No, restart is not required, as netlink dies, when fifosvd dies (or
later on when the handler dies), the supervisor watching netlink may
then fire up a new netlink reader (possibly after failure management),
where this startup is always done through a central startup command
(e.g. xdev).

The supervisor, never starts up the netlink reader directly, but
watches the process it starts up for xdev. xdev does it's initial
action (startup code) then chains (exec) to the netlink reader. This
may look ugly and unnecessary complicated at the first glance, but is
a known practical trick to drop some memory resources not needed by
the long lived daemon, but required by the start up code. For the
supervisor instance this looks like a single process, it has started
and it may watch until it exits. So from that view it looks, as if
netlink has created the pipe and started the fifosvd, but in fact this
is done by the startup code (difference between flow of operation and
technical placing the code).

     I didn't notice this trick in your description. It is making more
and more sense :-).

I left it out, to make it not unnecessary complicated, and I wanted to focus on the netlink / pipe operation.


     Now look, since nldev (lest's call it by its name) is execed by
xdev, it remains the parent of fifosvd, and therefore it shall receive
the SIGCLD if fifosvd dies. This is the best way for nldev to watch
fifosvd. Otherwise it should wait until it receives an event from the
netlink and tries to write it to the pipe, hence loosing the event and
the possible burst following it. nldev must die on SIGCLD (after piping
available events, though); this is the only "supervision" logic it must
implement, but I think it is critical. And it is the same if nldev is
launched with a long-lived mdev-i without a fifosvd.

netlink reader (nldev) does not need to explicitly watch the fifosvd by SIGCHLD.
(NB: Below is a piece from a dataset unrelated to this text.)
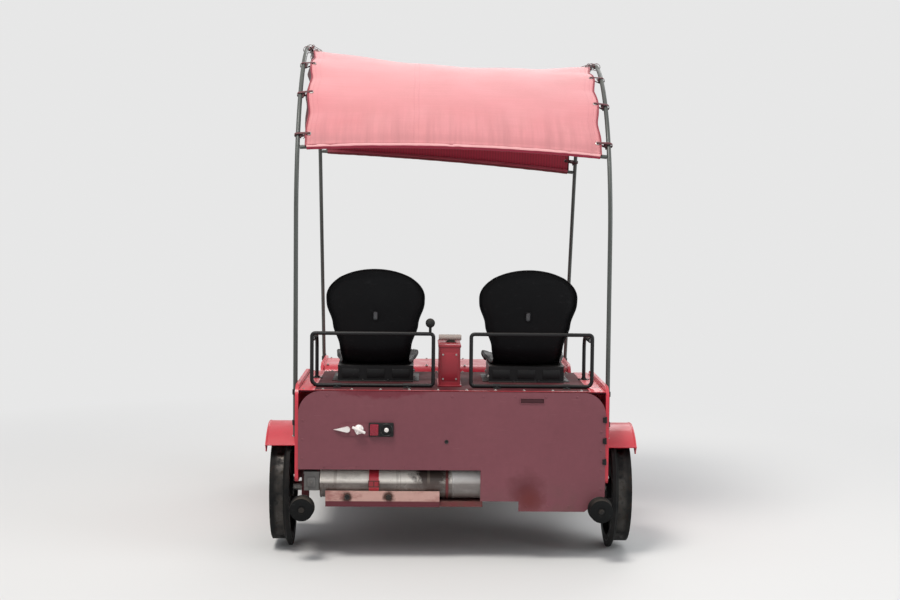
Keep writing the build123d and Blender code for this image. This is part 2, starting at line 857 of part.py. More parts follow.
pedals = [
    # name, side of the car, end of the spindle
    ("pedal_left_outer", -1, -1),
    ("pedal_left_inner", -1, 1),
    ("pedal_right_inner", 1, -1),
    ("pedal_right_outer", 1, 1),
]
for name, side, end in pedals:
    with BuildPart() as pedal:
        pin_y, pin_z = crank_y + end * reach_y, crank_z + end * reach_z
        with BuildSketch(Plane.YZ.offset(side * crank_x + end * pedal_inner)):
            with Locations((pin_y, pin_z)):
                RectangleRounded(pedal_length, pedal_height, pedal_corner)
                Circle(pedal_pin_radius + pin_clearance, mode=Mode.SUBTRACT)
        extrude(amount=end * pedal_width)
    save(pedal, name)


# Canopy hoops: up from the side, round over the seats and down, raked, to the nose
foot_past_axle = hoop_y + hoop_radius - rear_axle_y
hoop_foot_z = axle_z + math.sqrt(fender_outer**2 - foot_past_axle**2) + hoop_foot_gap


def hoop_bends(crest):
    """The middles of a hoop's two bends, and how far round the front one runs before the raked leg."""
    rear_middle = Vector(hoop_y + hoop_bend, crest - hoop_bend)
    front_middle = rear_middle + Vector(crown_flat, 0)
    to_foot = Vector(front_foot_y, front_foot_z) - front_middle
    turn = math.atan2(to_foot.X, to_foot.Y) - math.acos(hoop_bend / to_foot.length)
    return rear_middle, front_middle, turn


hoops = [
    # name, side, crest height of the tube's middle
    ("hoop_left", -1, crest_left),
    ("hoop_right", 1, crest_right),
]
for name, side, crest in hoops:
    rear_middle, front_middle, turn = hoop_bends(crest)
    front_corner_y = front_middle.X + hoop_bend * math.tan(turn / 2)
    with BuildPart() as hoop:
        with BuildLine() as hoop_path:
            FilletPolyline(
                (side * hoop_x, hoop_y, hoop_foot_z),
                (side * hoop_x, hoop_y, crest),
                (side * hoop_x, front_corner_y, crest),
                (side * hoop_x, front_foot_y, front_foot_z),
                radius=hoop_bend,
            )
        with BuildSketch(Plane(origin=hoop_path.line @ 0, z_dir=hoop_path.line % 0)):
            Circle(hoop_radius)
        sweep(path=hoop_path.line)
    save(hoop, name)


def hem_angles(x):
    """How far round the hoops' rear and front bends the two hems lie from the vertical, at x."""
    share = (x + hoop_x) / (2 * hoop_x)
    rear, front = [], []
    for crest, hem_z, bar_back in (
        (crest_left, rear_hem_left, front_bar_back_left),
        (crest_right, rear_hem_right, front_bar_back_right),
    ):
        rear.append(math.acos((hem_z - crest + hoop_bend) / hoop_bend))
        front.append(hoop_bends(crest)[2] - math.radians(bar_back))
    return rear[0] + (rear[1] - rear[0]) * share, front[0] + (front[1] - front[0]) * share


def bar_points(side, crest):
    """Where the rear and the front cross bar meet the middle line of a hoop."""
    rear_middle, front_middle, turn = hoop_bends(crest)
    rear_angle, front_angle = hem_angles(side * hoop_x)
    rear = rear_middle + Vector(-math.sin(rear_angle), math.cos(rear_angle)) * hoop_bend
    front = front_middle + Vector(math.sin(front_angle), math.cos(front_angle)) * hoop_bend
    return Vector(side * hoop_x, rear.X, rear.Y), Vector(side * hoop_x, front.X, front.Y)


rear_ends, front_ends = zip(bar_points(-1, crest_left), bar_points(1, crest_right))
rear_bar, front_bar = (*rear_ends, rear_bow), (*front_ends, front_bow)


def on_bar(bar, x):
    """The point of a cross bar's middle line at x. The bars bow up between the hoops."""
    left, right, bow = bar
    level = left + (right - left) * ((x + hoop_x) / (2 * hoop_x))
    return level + Vector(0, 0, bow * (1 - (x / hoop_x) ** 2))


bar_half = hoop_x - hoop_radius - bar_gap
with BuildPart() as cross_bars:
    for bar in (rear_bar, front_bar):
        with BuildLine() as bar_path:
            ThreePointArc(on_bar(bar, -bar_half), on_bar(bar, 0), on_bar(bar, bar_half))
        with BuildSketch(Plane(origin=bar_path.line @ 0, z_dir=bar_path.line % 0)):
            Circle(bar_radius)
        sweep(path=bar_path.line)
save(cross_bars, "cross_bars")

# Cloth: lofted over its left edge, its sagging middle and its right edge
cloth_lines = [
    # x, crest height of the cloth there
    (-cloth_half, crest_left - cloth_drop),
    (0, (crest_left + crest_right) / 2 - cloth_drop - cloth_sag),
    (cloth_half, crest_right - cloth_drop),
]
with BuildPart() as canopy_cloth:
    for x, crest in cloth_lines:
        rear_hem, front_hem = on_bar(rear_bar, x), on_bar(front_bar, x)
        rear_angle, front_angle = hem_angles(x)
        rear_radius = (crest - rear_hem.Z) / (1 - math.cos(rear_angle))
        front_radius = (crest - front_hem.Z) / (1 - math.cos(front_angle))
        rear_middle = (rear_hem.Y + rear_radius * math.sin(rear_angle), crest - rear_radius)
        front_middle = (front_hem.Y - front_radius * math.sin(front_angle), crest - front_radius)
        rear_sweep = math.degrees(rear_angle) + hem_overlap_angle
        with BuildSketch(Plane.YZ.offset(x)):
            with BuildLine():
                arcs = []
                for lift in (bar_radius + cloth_gap, bar_radius + cloth_gap + cloth_sheet):
                    rear = CenterArc(rear_middle, rear_radius + lift, 90, rear_sweep)
                    front = CenterArc(front_middle, front_radius + lift, 90, -math.degrees(front_angle))
                    Line(rear @ 0, front @ 0)
                    arcs += [rear, front]
                Line(arcs[0] @ 1, arcs[2] @ 1)
                Line(arcs[1] @ 1, arcs[3] @ 1)
            make_face()
    loft()
save(canopy_cloth, "canopy_cloth")
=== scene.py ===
# %% [markdown]
# A two-seat pedal rail car, dressed in Blender.
#
# The car is already built as solids: frame, body, wheels, seats, hoops. They arrive here as fixed meshes,
# at their real size in metres, with +Y ahead along the track, +X to the riders' right and +Z up. What is
# left is what makes it look real: paint with dust and chips, cloth that sags between its ties, chains with
# links, bolts, hubs, and seats with a turned-over rim. Each step below says what the real piece is and why
# it is made the way it is.

# %% Load the solids
import math
import random

import bmesh
import bpy
from mathutils import Matrix, Vector, noise


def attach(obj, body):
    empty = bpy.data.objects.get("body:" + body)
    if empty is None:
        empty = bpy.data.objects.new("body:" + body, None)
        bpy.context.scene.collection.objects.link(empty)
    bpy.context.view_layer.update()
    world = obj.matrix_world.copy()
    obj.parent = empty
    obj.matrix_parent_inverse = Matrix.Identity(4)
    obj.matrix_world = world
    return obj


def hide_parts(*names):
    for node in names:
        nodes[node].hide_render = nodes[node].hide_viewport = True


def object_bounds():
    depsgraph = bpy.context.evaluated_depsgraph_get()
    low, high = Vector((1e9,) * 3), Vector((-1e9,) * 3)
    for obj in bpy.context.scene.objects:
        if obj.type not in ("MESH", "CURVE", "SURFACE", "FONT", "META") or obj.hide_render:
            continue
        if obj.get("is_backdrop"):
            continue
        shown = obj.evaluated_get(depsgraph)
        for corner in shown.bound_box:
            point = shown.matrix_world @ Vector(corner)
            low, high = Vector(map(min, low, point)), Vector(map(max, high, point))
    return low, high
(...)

Either that piece of code does it's job, or it fails and dies. When fifosvd dies, the read end of the pipe is closed (by kernel), except there is still a handler process (which shall process remaining events from the pipe). As soon as there is neither a fifosvd, nor a handler process, the pipe is shut down by the kernel, and nldev get error when writing to the pipe, so it knows the other end died.

You won't gain much benefit from watching SIGCHLD and reading the process status. It either will give you the information, fifosvd process is still running, or it died (failed). The same information you get from the write to the pipe, when the read end died, you get EPIPE.
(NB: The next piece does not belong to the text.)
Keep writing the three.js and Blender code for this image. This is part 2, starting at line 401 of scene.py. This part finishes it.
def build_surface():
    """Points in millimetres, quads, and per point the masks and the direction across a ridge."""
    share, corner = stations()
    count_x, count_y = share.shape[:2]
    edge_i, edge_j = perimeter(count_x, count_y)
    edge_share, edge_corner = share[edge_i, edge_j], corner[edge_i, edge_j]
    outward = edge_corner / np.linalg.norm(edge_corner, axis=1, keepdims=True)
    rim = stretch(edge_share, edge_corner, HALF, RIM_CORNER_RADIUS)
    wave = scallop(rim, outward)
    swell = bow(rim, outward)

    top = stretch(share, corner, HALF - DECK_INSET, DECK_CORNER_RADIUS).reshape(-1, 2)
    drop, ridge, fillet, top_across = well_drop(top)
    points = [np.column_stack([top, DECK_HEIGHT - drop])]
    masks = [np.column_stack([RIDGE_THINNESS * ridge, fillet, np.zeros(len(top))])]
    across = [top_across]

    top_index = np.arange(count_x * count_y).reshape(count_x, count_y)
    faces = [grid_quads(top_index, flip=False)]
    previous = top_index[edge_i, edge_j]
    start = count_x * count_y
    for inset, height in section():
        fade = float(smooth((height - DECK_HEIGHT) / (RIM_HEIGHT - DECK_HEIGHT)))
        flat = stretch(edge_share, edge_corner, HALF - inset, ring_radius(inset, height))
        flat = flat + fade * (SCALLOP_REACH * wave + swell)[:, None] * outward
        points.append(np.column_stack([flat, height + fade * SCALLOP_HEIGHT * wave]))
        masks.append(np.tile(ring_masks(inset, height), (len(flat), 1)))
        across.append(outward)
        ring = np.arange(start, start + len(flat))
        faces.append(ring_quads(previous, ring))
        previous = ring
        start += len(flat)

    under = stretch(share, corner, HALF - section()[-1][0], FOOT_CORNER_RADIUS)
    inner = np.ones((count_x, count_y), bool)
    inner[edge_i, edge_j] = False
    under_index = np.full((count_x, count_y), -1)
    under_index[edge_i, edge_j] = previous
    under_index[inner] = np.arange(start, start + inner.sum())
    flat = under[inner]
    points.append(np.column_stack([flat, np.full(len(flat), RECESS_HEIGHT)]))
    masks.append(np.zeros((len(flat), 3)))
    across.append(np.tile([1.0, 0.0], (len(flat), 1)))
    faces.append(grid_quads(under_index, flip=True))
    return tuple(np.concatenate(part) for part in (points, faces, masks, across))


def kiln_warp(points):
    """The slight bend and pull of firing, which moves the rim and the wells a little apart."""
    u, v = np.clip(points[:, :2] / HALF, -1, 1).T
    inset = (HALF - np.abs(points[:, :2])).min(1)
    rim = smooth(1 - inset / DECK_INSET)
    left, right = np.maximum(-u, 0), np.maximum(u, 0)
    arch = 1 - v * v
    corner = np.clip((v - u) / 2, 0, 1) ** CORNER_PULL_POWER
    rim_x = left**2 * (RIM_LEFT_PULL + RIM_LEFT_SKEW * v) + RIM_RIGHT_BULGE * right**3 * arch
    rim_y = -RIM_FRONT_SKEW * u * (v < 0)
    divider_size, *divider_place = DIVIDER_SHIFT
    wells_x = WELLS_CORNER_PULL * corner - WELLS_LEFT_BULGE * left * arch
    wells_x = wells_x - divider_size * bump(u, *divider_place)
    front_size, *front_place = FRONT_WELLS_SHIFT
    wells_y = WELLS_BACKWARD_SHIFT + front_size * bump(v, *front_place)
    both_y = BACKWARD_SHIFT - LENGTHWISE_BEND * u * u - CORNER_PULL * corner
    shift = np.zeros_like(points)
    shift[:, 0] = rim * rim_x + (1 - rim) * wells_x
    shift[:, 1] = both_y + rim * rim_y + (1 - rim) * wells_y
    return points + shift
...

Limiting the time, nldev tries to write to the pipe, would although allow to detect stuck operation of fifosvd / handler (won't be given by SIGCHLD watching) ... but (in parallel I discussed that with Laurent), the question is, how to react, when write to the pipe stuck (but no failure)? We can't do much here, and are in trouble either, but Laurent gave the argument: The netlink socket also contain a buffer, which may hold additional events, so we do not loss them, in case processing continues normally. When the kernel buffer fills up to it's limit, let the kernel react to the problem.
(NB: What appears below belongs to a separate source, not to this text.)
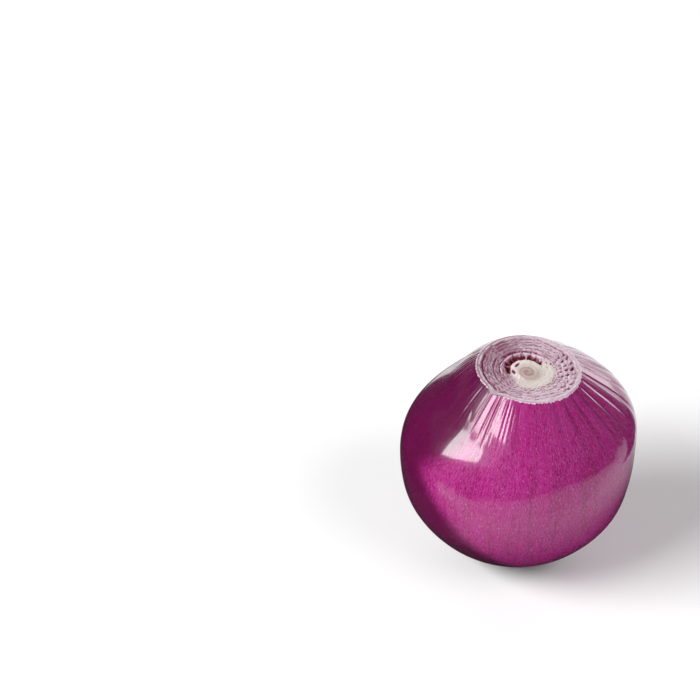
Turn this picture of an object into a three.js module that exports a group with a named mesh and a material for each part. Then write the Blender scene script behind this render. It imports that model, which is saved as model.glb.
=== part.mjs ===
// A peeled red shallot: one bulb, whose fleshy scales grew in layers on one base.
// It stands on its trimmed neck. The trimmed root end is on top, and there the cut scales show as rings.
// Millimetres, +Z up, front towards -Y. The origin is the middle of the flat that the bulb stands on.

import * as THREE from "three";
import { mergeVertices } from "three/addons/utils/BufferGeometryUtils.js";

// Driving dimensions
const height = 31.3; // from the trimmed neck to the trimmed root end, along the bulb
const girthRadius = 15.9; // at the widest place
const neckRadius = 4.8; // of the flat that the bulb stands on
const rimRadius = 7.05; // of the trimmed root end
const leanRight = THREE.MathUtils.degToRad(3.7); // of the root end, towards +X
const leanFront = THREE.MathUtils.degToRad(3); // of the root end, towards -Y

// The side of the bulb from neck to rim: radius as a share of the girth, height as a share of the whole
const sideShape = [
  [neckRadius / girthRadius, 0],
  [0.511, 0.073],
  [0.746, 0.18],
  [0.928, 0.32],
  [0.996, 0.467],
  [0.998, 0.607],
  [0.925, 0.727],
  [0.796, 0.827],
  [0.641, 0.913],
  [rimRadius / girthRadius, 1],
];
const sideSteps = 18;

// Pleats: shallow folds that run from the rim down the shoulder, and weaker ones at the neck
const pleatCount = 32;
const pleatDepth = 0.22;
const shoulderPleats = [0.62, 0.97]; // shares of the height where they begin and are full
const neckPleats = [0.16, 0.02];
const neckPleatShare = 0.45;
const deepPleats = THREE.MathUtils.degToRad(15); // they are deepest here and on the opposite side

// The bulb isn't quite round: each lobe is a count round the bulb, a share of the radius and a turn in radians
const lobes = [
  [2, 0.006, 0.9],
  [3, 0.005, 2.1],
];
const shoulderBulge = { share: 0.15, towards: 0, at: 0.84, width: 0.147 };

// Where the knife went a little deeper, a tongue of the outer scale runs out and down the shoulder
const tongue = { at: THREE.MathUtils.degToRad(234), halfAngle: 0.13, out: 0.6, down: 0.45 };

// The cut face: a shallow bowl with a raised heart. Places are shares of the rim's radius
const bowl = { depth: 0.35, edge: 1, floor: 0.55 };
const heart = { foot: 0.36, top: 0.17 };

// Gaps between the cut scales, from the rim inwards. Places and half widths are shares of the rim's radius,
// depths are in mm, and each gap is deepest at one bearing and fades to a share of that opposite to it
const gaps = [
  { at: 0.895, half: 0.026, depth: 0.6, deepest: 195, opposite: 0.4 },
  { at: 0.765, half: 0.02, depth: 0.32, deepest: 20, opposite: 0.5 },
  { at: 0.64, half: 0.022, depth: 0.42, deepest: 195, opposite: 0.4 },
  { at: 0.53, half: 0.02, depth: 0.42, deepest: 170, opposite: 0.15 },
  { at: 0.385, half: 0.065, depth: 1.5, deepest: 108, opposite: 0.02 },
  { at: 0.22, half: 0.028, depth: 0.6, deepest: 150, opposite: 0.02 },
];
const gapFade = 1.5; // the higher, the shorter the deep stretch of each gap

const roundSteps = 4 * pleatCount;

function smoothStep(from, to, value) {
  return THREE.MathUtils.smoothstep((value - from) / (to - from), 0, 1);
}

// 1 at one bearing, falling smoothly to 0 opposite to it
function facing(angle, bearing) {
  return 0.5 + 0.5 * Math.cos(angle - bearing);
}

function bell(distance, width) {
  return Math.exp(-((distance / width) ** 2));
}

// The pleats are uneven: their spacing and their depth wander round the bulb
function pleatWave(angle) {
  const wander = 1.3 * Math.sin(2 * angle + 0.6) + 0.8 * Math.sin(5 * angle + 1.9);
  const strength = 0.65 + 0.35 * Math.cos(2 * (angle - deepPleats));
  return strength * Math.cos(pleatCount * angle + wander);
}

function pleatOffset(angle, rise) {
  const shoulder = smoothStep(...shoulderPleats, rise);
  const neck = neckPleatShare * (1 - smoothStep(neckPleats[1], neckPleats[0], rise));
  return pleatDepth * (shoulder + neck) * pleatWave(angle);
}

function lobeShare(angle, rise) {
  const even = lobes.reduce((sum, [count, share, turn]) => sum + share * Math.cos(count * angle + turn), 0);
  const bulge = shoulderBulge.share * Math.cos(angle - shoulderBulge.towards);
  return even + bulge * bell(rise - shoulderBulge.at, shoulderBulge.width);
}

function tongueShare(angle) {
  const turn = Math.atan2(Math.sin(angle - tongue.at), Math.cos(angle - tongue.at));
  return bell(turn, tongue.halfAngle);
}

// Stations along the profile, from the middle of the neck's flat, up the side and in over the cut face.
// across is the share of the rim's radius on the cut face, and gap is set on the floor of a gap
function profileStations() {
  const side = new THREE.SplineCurve(
    sideShape.map(([radius, rise]) => new THREE.Vector2(radius * girthRadius, rise * height)),
  );
  const stations = [{ point: new THREE.Vector2(0, 0) }];
  side.getSpacedPoints(sideSteps).forEach((point) => stations.push({ point }));
  stations.at(-1).across = 1;
  const onFace = (across, gap) =>
    stations.push({ point: new THREE.Vector2(across * rimRadius, height), across, gap });
  gaps.forEach((gap) => {
    onFace(gap.at + gap.half);
    onFace(gap.at, gap);
    onFace(gap.at - gap.half);
  });
  onFace(0);
  return stations;
}

function bowlDip(across) {
  return bowl.depth * smoothStep(bowl.edge, bowl.floor, across) * smoothStep(heart.top, heart.foot, across);
}

function gapDip(gap, angle) {
  const bearing = THREE.MathUtils.degToRad(gap.deepest);
  return gap.depth * (gap.opposite + (1 - gap.opposite) * facing(angle, bearing) ** gapFade);
}

// Moves one point of the plain turned shape to where it grew
function grow(vertex, angle, station) {
  const onFace = station.across !== undefined;
  const rise = station.point.y / height;
  let radius = station.point.x;
  let z = station.point.y;
  if (onFace) {
    const { across } = station;
    const folds = pleatOffset(angle, 1) + tongue.out * tongueShare(angle);
    radius += (rimRadius * lobeShare(angle, 1) + folds * across ** 4) * across;
    z -= tongue.down * tongueShare(angle) * across ** 12 + bowlDip(across);
    z -= station.gap ? gapDip(station.gap, angle) : 0;
  } else {
    radius += radius > 0 ? pleatOffset(angle, rise) + radius * lobeShare(angle, rise) : 0;
  }
  vertex.set(radius * Math.cos(angle), radius * Math.sin(angle), z);
}

// Leans the upper part over: the middle of each level shifts, and the level tilts with it
function lean(vertex) {
  const rise = Math.min(vertex.z / height, 1);
  const tilt = rise ** 2 * (3 - 2 * rise);
  const shift = height * (rise ** 3 - rise ** 4 / 2);
  const { x, y, z } = vertex;
  vertex.x = shift * leanRight + x * Math.cos(leanRight * tilt);
  vertex.y = -shift * leanFront + y * Math.cos(leanFront * tilt);
  vertex.z = z - x * Math.sin(leanRight * tilt) + y * Math.sin(leanFront * tilt);
}

function bulbGeometry() {
  const stations = profileStations();
  const turned = new THREE.LatheGeometry(stations.map(({ point }) => point), roundSteps);
  turned.rotateX(Math.PI / 2);
  const position = turned.getAttribute("position");
  const vertex = new THREE.Vector3();
  for (let i = 0; i < position.count; i++) {
    const column = Math.floor(i / stations.length) % roundSteps;
    const angle = (2 * Math.PI * column) / roundSteps - Math.PI / 2; // the lathe starts at the front
    grow(vertex, angle, stations[i % stations.length]);
    lean(vertex);
    position.setXYZ(i, vertex.x, vertex.y, vertex.z);
  }
  turned.deleteAttribute("normal");
  turned.deleteAttribute("uv");
  const merged = mergeVertices(turned, 1e-4);
  merged.computeVertexNormals();
  return merged;
}

const skin = new THREE.MeshStandardMaterial({ color: 0x9c2c78, roughness: 0.3, metalness: 0 });

const bulb = new THREE.Mesh(bulbGeometry(), skin);
bulb.name = "bulb";

const shallot = new THREE.Group();
shallot.add(bulb);

export default shallot;
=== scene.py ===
# A peeled red shallot that stands on its trimmed neck, on a pale studio floor.
# Blender 4.5. Sizes in the dictionaries are millimetres, and the meshes are metres. Front is towards -Y.

import math

import bmesh
import bpy
from mathutils import Euler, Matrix, Quaternion, Vector, noise


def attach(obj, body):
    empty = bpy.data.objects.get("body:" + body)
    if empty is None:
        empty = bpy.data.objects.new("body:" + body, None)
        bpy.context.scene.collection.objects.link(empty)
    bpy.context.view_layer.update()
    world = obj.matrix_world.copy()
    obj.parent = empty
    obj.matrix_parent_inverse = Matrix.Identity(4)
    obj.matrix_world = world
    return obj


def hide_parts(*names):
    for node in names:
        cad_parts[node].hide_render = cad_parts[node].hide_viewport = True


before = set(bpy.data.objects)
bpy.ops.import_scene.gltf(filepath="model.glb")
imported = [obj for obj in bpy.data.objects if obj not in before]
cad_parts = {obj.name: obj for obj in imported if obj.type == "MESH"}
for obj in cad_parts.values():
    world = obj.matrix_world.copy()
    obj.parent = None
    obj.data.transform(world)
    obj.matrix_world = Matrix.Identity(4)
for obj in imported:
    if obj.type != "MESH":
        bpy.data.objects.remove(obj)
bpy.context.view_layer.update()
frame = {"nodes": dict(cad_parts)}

mm = 0.001
fullTurn = 2 * math.pi
print("frame loaded, nodes:", ", ".join(frame["nodes"]))


def smooth(low, high, value):
    share = min(max((value - low) / (high - low), 0), 1)
    return share * share * (3 - 2 * share)


def bell(distance, width):
    return math.exp(-((distance / width) ** 2))


def mix(a, b, share):
    return a + (b - a) * share


# 1 at one bearing, falling smoothly to 0 opposite to it
def facing(angle, degrees):
    return 0.5 + 0.5 * math.cos(angle - math.radians(degrees))


# how far an angle is from a bearing, in degrees, either way round
def degreesFrom(angle, degrees):
    return math.degrees((angle - math.radians(degrees) + math.pi) % fullTurn - math.pi)


# noise that closes on itself round the bulb: waves is about how many swells it has in a turn
def roundNoise(angle, waves, seed, along=0):
    reach = waves / math.pi
    return noise.noise(Vector((reach * math.cos(angle), reach * math.sin(angle), seed + along)))


# The bulb's own shape

bulb = {
    "height": 31.3,  # from the trimmed neck to the trimmed root end
    "girthRadius": 15.9,
    "neckRadius": 4.8,
    "rimRadius": 7.05,
    "leanRight": 3.7,  # degrees at the root end
    "leanFront": 3.0,
    # the side from neck to rim: radius as a share of the girth's, height as a share of the whole
    "side": [
        (4.8 / 15.9, 0), (0.511, 0.073), (0.746, 0.18), (0.928, 0.32), (0.996, 0.467),
        (0.998, 0.607), (0.925, 0.727), (0.796, 0.827), (0.641, 0.913), (7.05 / 15.9, 1),
    ],
    "lobes": [(2, 0.006, 0.9), (3, 0.005, 2.1)],  # count, share of the radius, turn
    "bulge": {"share": 0.15, "towards": 0, "at": 0.84, "width": 0.147},
    "roundSteps": 440,
    "neckRows": 36,
    "sideRows": 84,
    "faceRows": 98,
    "crowding": 1.35,  # above 1, rows on the side are closer near the rim
    "ragged": 0.06,  # how far the rim wanders in and out
    "onEdge": 0.0005,  # a point this close to the rim or the neck's edge is on it
    "mergeWithin": 0.0005,  # joins the turned profile's ends in the middle of both cuts
}

pleats = {
    "count": 32,
    "depth": 0.1,
    "narrow": 3.0,  # above 1, the valleys are narrower than the crests
    "deepest": 15,  # bearing
    "least": 0.14,  # share of the depth opposite to it
    "shoulder": (0.7, 0.97),  # shares of the height where they begin and are full
    "neck": (0.16, 0.02),
    "neckShare": 0.45,
    "creases": 96,  # narrow folds between the pleats
    "creaseDepth": 0.028,
    "atRim": 0.25,  # how much of both is left where the knife cut
    "belowRim": 1.2,  # where they are whole
    "creaseReach": 9.0,  # how far they run from the rim or the neck
    "deepCreases": [(236, 22, 7), (168, 30, 3)],  # bearing, half angle, how much deeper
    "longer": 0.28,  # above 0, the deeper creases are also longer
    "neckCreaseShare": 0.6,  # of the creases' depth
}

# Where the skin is painted darker: a broad patch on the left, mostly painted shade and partly the skin's
# own deeper colour; less on the right shoulder, and towards the neck
skinShade = {
    "leftAt": 165,  # bearing
    "leftHalfAngles": (64, 80),  # at the girth and under the rim
    "underRim": (0.62, 0.84),  # shares of the height between which the patch widens upwards
    "widerDown": 125,  # degrees for a whole height, from there down
    "leftEdge": 25,  # degrees over which it fades
    # share of the left's, degrees it fades between, and shares of the height where it begins and is full
    "right": {"share": 0.25, "fade": (10, 80), "from": (0.5, 0.75)},
    "neck": {"share": 0.8, "from": (0.22, 0.03)},
}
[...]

... otherwise you are right, nldev's job is to detect failure of the rest of the chain (that is supervise those), and has to react on this. The details of taken actions in this case, need and can be discussed (and may be later adapted), without much impact on other operation.

This clearly means, I'm open for suggestions, which kind of failure handling shall be done. Every action taken, to improve reaction, which is of benefit for the major purpose of the netlink reader, without blowing this up needlessly, is of interest (hold in mind: long lived daemon, trying to keep it simple and small).

My suggestion is: Let the netlink reader detect relevant errors, and exec (not spawn) a script of given name, when there are failures. This is small, and gives the invoked script full control on the failure management (no fixed functionality in a binary). When done, it can either die, letting a higher instance doing the job to restart, or exec back and re-start the hotplug system (may be with a different mechanism). When the script does not exist, the default action is to exit the netlink reader process unsuccessful, giving a higher instance a failure indication and the possibility to react on it.


Not detect? Sure you closed all open file descriptors for the write
end (a common cave-eat)? I have never bean hit by such a case, except
anyone forgot to close all file descriptors of the write end.

     You notice that something happened on input (AFAIR) but I'm sure
you don't know what. It may be data as well. You must read() to know.

The information is all you need. Either the writer process is still there (good), or has gone (bad). This is all required to decide what to do. More information may only be of interest for some kind of logging or error message, but this should have been done, before the writer process dies, not afterwards from the back (which always has less information than the writer itself).


     Anyway you don't want to poll() the pipe unless mdev-i is dead
because you don't want to awake fifosvd for every event.

Therefor fifosvd does poll the pipe only, when there is no running handler process. As soon as a handler is started (handing over the read end of the pipe), fifosvd waits not for events on the pipe, but for exit of the handler process (supervising that). When the handler exits fifosvd, goes back to watching for more data arriving in the pipe. With a few simple counter checks, fifosvd shall detect ping-pong plays, and avoid endless respawning of a failing handler process. If that happen, spawn a failure script, wait until exit, then retry pipe / handler operation.